I follow the space program somewhat closely. I watched the successful launch of Discovery in late July and keep tabs on the Mars Rover. It’s also no secret that I have a deep love of science fiction stories. I think that’s why I feel an affection for the western. Whether I’m watching Captain Kirk command the enterprise off into the depths of space, or John Wayne ride off into the sunset of a vast dusty desert, I am filled with a sense of excitement and possibility.
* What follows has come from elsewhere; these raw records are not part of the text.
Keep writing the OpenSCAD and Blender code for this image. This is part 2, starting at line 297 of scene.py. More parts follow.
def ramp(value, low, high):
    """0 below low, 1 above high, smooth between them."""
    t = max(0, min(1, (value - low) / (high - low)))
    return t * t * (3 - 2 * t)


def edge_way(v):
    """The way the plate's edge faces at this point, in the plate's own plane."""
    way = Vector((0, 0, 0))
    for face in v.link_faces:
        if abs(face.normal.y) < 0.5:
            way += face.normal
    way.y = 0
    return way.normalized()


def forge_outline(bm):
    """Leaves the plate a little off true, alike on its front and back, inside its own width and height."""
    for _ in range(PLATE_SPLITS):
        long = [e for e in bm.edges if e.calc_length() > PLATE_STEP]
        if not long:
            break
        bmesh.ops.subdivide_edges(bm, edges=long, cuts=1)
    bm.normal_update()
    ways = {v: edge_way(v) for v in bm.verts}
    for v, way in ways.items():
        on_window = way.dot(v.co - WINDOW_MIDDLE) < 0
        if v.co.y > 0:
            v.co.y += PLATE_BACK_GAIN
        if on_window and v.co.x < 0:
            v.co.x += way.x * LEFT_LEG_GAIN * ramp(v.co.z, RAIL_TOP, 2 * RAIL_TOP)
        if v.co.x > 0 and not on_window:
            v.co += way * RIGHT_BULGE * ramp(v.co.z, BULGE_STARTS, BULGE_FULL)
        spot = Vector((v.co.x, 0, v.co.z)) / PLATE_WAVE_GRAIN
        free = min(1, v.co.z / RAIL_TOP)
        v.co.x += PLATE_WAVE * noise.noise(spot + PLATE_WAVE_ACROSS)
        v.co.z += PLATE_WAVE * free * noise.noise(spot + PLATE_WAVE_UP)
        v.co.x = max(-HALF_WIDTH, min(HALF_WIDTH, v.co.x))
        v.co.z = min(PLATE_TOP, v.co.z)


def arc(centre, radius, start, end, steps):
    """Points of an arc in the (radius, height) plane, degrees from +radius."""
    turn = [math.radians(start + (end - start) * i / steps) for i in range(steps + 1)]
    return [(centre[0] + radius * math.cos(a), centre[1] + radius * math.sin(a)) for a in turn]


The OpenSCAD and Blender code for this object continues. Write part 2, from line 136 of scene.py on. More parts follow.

Not only is space, my current day version of the west, but it is a chance to correct all the wrongs that were made in the bloody battles of manifest destiny. In space we can idealize the way that things would go down with heightened knowledge, intelligence and technology. But besides learning from history and the mistakes that were made, I think that mentally speaking –we all need a “west”. A distant foreign locale, an undiscovered country, for which we can imagine, and explore. How boring would it be, if we held a complete and finite understanding of all space and time as we knew it? Without something to foster the yearnings of adventure and exploration our spirits would be dampened. At least I know mine would.


Blogger phinney said...

well put. i love the old west/space ideas.